What is required:
Print, without altering anything, the lines from the one that holds "bottom_board();" to the one that holds "if obj.type not", inclusive. No other lines belong in the output.

Dataset excerpt:
──────────────────────────────

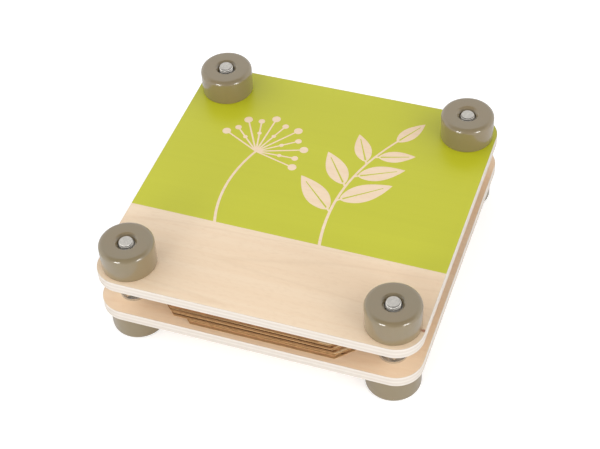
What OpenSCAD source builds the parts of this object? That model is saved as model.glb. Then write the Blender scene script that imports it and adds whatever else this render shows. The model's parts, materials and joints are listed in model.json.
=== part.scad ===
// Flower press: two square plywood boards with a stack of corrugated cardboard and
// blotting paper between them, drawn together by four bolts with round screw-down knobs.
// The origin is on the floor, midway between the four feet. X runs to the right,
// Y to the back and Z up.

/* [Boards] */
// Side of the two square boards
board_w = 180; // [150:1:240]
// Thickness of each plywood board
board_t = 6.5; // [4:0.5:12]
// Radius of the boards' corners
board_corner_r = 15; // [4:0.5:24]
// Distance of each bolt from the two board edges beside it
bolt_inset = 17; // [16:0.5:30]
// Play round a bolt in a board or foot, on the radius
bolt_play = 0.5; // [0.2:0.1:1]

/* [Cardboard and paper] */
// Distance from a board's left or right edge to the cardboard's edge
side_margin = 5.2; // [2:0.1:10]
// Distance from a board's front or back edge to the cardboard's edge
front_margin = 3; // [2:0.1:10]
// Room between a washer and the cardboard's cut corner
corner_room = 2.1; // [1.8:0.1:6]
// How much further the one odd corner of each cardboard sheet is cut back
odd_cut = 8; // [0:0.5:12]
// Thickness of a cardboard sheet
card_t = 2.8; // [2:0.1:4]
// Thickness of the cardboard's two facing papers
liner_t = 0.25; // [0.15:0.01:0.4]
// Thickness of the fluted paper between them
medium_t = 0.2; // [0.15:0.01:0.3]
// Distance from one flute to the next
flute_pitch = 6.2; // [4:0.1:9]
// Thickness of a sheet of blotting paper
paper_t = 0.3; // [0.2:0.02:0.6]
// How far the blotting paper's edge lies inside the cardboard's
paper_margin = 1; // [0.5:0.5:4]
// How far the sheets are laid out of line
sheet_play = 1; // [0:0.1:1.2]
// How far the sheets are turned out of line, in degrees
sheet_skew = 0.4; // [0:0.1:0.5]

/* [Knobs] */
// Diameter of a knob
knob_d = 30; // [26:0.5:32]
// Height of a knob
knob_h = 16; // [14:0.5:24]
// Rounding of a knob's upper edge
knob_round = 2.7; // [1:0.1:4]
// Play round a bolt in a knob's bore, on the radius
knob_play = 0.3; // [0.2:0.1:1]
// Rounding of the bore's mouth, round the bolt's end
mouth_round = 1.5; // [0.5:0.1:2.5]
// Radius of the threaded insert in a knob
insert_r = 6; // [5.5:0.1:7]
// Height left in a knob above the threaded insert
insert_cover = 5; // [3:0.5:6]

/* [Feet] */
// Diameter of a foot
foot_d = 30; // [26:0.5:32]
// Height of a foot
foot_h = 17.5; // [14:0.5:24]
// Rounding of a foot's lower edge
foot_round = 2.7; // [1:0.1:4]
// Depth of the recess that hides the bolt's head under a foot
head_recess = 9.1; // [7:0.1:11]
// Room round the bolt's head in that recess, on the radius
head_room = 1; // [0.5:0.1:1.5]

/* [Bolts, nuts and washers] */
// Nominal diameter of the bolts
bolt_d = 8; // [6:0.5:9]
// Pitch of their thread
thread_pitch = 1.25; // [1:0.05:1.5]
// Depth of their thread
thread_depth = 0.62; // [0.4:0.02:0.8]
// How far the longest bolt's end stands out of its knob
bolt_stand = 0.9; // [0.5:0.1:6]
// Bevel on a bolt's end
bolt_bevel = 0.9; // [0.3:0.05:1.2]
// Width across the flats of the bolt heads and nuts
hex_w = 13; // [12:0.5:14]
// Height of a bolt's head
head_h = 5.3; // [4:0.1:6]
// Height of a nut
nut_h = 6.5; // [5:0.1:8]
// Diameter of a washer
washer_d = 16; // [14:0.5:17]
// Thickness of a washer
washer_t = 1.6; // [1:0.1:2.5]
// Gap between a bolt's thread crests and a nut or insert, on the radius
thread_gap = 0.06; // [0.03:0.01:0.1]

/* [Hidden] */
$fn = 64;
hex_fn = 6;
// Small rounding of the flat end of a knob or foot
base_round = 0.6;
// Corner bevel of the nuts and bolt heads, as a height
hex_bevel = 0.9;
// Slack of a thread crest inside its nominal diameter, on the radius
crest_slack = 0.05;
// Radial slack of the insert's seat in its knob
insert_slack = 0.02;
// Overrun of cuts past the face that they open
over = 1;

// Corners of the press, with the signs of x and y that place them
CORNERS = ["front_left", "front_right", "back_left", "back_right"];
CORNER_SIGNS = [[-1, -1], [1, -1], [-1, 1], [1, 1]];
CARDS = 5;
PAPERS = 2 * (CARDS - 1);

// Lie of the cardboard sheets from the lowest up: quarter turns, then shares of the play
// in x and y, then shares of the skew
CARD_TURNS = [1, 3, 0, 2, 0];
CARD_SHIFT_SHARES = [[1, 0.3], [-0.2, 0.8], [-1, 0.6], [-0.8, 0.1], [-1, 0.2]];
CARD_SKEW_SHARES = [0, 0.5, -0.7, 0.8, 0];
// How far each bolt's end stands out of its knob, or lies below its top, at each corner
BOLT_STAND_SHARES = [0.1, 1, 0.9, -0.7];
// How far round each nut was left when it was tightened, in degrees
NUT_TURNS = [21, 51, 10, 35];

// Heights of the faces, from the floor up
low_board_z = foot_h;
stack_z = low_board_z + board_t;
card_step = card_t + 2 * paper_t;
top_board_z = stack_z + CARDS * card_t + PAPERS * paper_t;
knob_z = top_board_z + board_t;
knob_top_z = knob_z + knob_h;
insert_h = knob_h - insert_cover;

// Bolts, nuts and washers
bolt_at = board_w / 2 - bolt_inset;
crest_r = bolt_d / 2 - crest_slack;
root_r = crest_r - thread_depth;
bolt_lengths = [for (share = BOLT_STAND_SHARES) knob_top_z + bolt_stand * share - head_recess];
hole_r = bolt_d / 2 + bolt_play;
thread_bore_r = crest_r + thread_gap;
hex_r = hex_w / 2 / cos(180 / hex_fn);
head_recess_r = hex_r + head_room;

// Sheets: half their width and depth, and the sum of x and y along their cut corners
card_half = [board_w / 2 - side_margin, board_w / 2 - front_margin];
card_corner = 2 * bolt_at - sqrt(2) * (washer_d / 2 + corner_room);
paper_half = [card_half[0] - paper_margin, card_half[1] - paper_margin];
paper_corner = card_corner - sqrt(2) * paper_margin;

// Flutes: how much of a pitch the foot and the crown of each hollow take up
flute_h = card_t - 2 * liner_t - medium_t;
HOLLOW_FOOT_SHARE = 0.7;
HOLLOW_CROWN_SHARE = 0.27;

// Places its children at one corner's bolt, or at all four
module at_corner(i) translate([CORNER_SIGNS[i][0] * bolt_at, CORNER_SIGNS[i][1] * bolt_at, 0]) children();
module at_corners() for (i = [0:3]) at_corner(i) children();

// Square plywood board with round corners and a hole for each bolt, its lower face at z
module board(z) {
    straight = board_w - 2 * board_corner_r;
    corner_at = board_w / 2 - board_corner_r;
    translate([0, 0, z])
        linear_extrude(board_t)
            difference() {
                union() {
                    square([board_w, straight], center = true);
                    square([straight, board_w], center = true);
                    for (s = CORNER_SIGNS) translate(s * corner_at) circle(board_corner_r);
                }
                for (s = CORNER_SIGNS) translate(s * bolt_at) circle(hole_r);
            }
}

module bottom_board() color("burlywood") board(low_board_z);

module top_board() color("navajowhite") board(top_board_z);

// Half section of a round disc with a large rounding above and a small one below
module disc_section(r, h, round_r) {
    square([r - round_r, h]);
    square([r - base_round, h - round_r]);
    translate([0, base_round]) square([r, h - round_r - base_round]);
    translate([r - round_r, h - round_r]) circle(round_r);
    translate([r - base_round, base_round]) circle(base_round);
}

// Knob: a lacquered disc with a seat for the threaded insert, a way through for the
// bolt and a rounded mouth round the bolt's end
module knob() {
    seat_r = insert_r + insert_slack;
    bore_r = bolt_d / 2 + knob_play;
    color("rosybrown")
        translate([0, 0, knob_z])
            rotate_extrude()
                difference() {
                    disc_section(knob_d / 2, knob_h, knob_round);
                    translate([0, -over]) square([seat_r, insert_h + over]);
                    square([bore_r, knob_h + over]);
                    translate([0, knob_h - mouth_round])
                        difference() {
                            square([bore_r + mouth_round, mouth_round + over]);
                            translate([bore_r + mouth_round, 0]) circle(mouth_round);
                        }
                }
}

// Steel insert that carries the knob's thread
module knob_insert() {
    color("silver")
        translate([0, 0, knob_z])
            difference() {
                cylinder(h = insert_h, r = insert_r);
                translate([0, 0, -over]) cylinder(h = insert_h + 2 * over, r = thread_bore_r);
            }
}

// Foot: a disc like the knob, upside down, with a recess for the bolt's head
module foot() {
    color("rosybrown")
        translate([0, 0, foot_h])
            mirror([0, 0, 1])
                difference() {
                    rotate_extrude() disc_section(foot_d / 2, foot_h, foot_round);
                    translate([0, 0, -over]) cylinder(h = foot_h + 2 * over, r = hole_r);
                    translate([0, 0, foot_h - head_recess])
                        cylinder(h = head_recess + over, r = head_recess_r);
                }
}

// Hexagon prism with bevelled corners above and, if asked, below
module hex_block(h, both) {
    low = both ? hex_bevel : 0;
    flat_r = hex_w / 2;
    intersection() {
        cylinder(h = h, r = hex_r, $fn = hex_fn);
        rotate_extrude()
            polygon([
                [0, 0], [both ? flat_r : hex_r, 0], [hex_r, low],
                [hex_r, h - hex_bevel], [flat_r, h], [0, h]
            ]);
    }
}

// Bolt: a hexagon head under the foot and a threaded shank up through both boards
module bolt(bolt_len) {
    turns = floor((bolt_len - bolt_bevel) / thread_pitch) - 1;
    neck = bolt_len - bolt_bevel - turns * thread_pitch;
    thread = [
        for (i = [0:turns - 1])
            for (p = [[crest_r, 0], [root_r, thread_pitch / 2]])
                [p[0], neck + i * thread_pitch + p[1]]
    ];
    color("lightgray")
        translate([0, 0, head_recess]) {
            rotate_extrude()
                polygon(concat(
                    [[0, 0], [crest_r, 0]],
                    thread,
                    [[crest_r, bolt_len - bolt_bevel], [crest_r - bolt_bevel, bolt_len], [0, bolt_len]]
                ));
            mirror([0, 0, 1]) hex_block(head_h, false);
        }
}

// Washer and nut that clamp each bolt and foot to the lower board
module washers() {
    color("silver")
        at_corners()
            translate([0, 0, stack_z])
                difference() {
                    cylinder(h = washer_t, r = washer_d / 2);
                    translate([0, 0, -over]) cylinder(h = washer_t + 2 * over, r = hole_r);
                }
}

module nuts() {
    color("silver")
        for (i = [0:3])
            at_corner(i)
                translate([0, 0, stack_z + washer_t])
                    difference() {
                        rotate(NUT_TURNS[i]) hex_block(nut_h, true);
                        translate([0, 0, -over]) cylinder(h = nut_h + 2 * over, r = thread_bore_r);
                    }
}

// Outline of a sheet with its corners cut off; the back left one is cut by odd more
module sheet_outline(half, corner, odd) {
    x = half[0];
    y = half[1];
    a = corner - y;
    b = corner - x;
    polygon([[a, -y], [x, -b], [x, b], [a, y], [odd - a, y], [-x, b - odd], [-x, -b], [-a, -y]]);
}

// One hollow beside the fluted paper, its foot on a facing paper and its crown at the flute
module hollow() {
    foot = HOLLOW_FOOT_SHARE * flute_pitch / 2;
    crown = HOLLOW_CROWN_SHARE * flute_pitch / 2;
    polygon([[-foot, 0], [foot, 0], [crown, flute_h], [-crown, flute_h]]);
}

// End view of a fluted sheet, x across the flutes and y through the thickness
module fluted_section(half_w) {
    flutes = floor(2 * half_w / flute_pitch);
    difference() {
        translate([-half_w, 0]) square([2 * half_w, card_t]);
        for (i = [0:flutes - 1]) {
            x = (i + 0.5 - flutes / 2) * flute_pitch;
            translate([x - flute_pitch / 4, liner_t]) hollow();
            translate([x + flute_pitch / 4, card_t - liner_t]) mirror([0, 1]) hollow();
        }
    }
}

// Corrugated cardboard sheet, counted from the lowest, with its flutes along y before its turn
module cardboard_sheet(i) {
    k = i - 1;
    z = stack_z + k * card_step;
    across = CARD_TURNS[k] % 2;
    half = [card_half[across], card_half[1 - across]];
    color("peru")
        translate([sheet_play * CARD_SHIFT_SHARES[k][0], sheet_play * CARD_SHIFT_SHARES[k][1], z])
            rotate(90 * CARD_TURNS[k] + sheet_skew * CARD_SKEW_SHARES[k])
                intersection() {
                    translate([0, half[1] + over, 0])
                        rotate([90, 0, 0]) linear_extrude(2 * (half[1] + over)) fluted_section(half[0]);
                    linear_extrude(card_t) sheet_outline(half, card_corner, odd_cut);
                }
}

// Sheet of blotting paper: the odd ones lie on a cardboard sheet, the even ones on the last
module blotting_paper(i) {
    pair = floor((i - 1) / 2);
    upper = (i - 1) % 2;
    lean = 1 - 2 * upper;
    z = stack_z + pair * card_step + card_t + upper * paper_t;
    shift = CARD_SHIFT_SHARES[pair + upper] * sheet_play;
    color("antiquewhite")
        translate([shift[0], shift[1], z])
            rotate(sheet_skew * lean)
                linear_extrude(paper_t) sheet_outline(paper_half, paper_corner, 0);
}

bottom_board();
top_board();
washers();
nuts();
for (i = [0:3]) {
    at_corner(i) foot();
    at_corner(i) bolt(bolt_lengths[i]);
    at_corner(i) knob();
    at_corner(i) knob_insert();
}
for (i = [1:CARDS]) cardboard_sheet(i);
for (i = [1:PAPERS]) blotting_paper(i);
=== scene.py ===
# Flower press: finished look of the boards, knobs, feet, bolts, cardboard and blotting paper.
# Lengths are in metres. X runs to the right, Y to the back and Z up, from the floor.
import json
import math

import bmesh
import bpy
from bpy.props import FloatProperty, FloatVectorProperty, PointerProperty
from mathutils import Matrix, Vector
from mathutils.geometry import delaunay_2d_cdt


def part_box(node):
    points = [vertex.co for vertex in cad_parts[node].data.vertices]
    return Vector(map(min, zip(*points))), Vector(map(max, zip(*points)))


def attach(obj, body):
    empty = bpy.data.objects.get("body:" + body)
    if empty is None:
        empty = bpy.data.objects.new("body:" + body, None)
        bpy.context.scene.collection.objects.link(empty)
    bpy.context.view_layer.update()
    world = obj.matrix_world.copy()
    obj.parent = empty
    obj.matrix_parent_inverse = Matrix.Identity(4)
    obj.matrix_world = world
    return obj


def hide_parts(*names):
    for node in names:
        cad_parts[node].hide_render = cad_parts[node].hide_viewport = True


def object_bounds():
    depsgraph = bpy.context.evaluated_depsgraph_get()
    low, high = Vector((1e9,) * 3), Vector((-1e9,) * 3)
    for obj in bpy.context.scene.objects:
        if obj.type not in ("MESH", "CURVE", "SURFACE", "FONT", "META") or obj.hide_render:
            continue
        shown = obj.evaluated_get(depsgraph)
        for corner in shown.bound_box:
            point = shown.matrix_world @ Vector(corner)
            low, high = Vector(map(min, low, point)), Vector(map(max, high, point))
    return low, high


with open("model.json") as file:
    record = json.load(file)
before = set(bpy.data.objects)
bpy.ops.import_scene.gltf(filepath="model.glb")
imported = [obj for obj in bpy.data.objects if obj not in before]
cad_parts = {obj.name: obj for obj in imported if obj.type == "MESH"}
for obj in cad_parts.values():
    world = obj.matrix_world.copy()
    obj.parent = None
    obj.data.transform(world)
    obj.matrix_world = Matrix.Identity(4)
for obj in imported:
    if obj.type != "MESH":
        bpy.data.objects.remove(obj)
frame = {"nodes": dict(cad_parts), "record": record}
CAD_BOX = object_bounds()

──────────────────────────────

Response:
bottom_board();
top_board();
washers();
nuts();
for (i = [0:3]) {
    at_corner(i) foot();
    at_corner(i) bolt(bolt_lengths[i]);
    at_corner(i) knob();
    at_corner(i) knob_insert();
}
for (i = [1:CARDS]) cardboard_sheet(i);
for (i = [1:PAPERS]) blotting_paper(i);
=== scene.py ===
# Flower press: finished look of the boards, knobs, feet, bolts, cardboard and blotting paper.
# Lengths are in metres. X runs to the right, Y to the back and Z up, from the floor.
import json
import math

import bmesh
import bpy
from bpy.props import FloatProperty, FloatVectorProperty, PointerProperty
from mathutils import Matrix, Vector
from mathutils.geometry import delaunay_2d_cdt


def part_box(node):
    points = [vertex.co for vertex in cad_parts[node].data.vertices]
    return Vector(map(min, zip(*points))), Vector(map(max, zip(*points)))


def attach(obj, body):
    empty = bpy.data.objects.get("body:" + body)
    if empty is None:
        empty = bpy.data.objects.new("body:" + body, None)
        bpy.context.scene.collection.objects.link(empty)
    bpy.context.view_layer.update()
    world = obj.matrix_world.copy()
    obj.parent = empty
    obj.matrix_parent_inverse = Matrix.Identity(4)
    obj.matrix_world = world
    return obj


def hide_parts(*names):
    for node in names:
        cad_parts[node].hide_render = cad_parts[node].hide_viewport = True


def object_bounds():
    depsgraph = bpy.context.evaluated_depsgraph_get()
    low, high = Vector((1e9,) * 3), Vector((-1e9,) * 3)
    for obj in bpy.context.scene.objects:
        if obj.type not in ("MESH", "CURVE", "SURFACE", "FONT", "META") or obj.hide_render:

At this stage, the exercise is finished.